**Given information**.

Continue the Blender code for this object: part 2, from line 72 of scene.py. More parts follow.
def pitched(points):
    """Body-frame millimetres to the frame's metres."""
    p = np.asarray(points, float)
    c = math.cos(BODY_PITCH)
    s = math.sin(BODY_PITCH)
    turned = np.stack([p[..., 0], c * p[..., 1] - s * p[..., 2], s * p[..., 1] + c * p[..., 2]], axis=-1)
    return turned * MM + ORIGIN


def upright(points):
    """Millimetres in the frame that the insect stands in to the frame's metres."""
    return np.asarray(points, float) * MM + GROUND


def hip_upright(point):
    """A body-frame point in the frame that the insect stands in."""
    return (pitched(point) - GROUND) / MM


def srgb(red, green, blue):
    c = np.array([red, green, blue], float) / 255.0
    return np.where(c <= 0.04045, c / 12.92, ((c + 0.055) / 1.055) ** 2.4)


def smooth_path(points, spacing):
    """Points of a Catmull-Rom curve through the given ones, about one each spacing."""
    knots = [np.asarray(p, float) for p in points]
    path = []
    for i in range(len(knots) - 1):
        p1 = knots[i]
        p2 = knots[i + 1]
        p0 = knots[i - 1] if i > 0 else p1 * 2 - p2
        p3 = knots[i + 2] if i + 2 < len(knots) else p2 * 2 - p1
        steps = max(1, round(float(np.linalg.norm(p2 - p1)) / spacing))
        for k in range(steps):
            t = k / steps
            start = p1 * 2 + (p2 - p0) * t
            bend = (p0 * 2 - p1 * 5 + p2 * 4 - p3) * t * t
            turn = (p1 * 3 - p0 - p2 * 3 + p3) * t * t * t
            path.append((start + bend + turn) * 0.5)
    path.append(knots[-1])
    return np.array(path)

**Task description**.
Please print the material above exactly as it appears, from its first line through the line containing "return np.where(c <= 0.04045, c", inclusive, and stop there.

**Solution to the exercise**.
Continue the Blender code for this object: part 2, from line 72 of scene.py. More parts follow.
def pitched(points):
    """Body-frame millimetres to the frame's metres."""
    p = np.asarray(points, float)
    c = math.cos(BODY_PITCH)
    s = math.sin(BODY_PITCH)
    turned = np.stack([p[..., 0], c * p[..., 1] - s * p[..., 2], s * p[..., 1] + c * p[..., 2]], axis=-1)
    return turned * MM + ORIGIN


def upright(points):
    """Millimetres in the frame that the insect stands in to the frame's metres."""
    return np.asarray(points, float) * MM + GROUND


def hip_upright(point):
    """A body-frame point in the frame that the insect stands in."""
    return (pitched(point) - GROUND) / MM


def srgb(red, green, blue):
    c = np.array([red, green, blue], float) / 255.0
    return np.where(c <= 0.04045, c / 12.92, ((c + 0.055) / 1.055) ** 2.4)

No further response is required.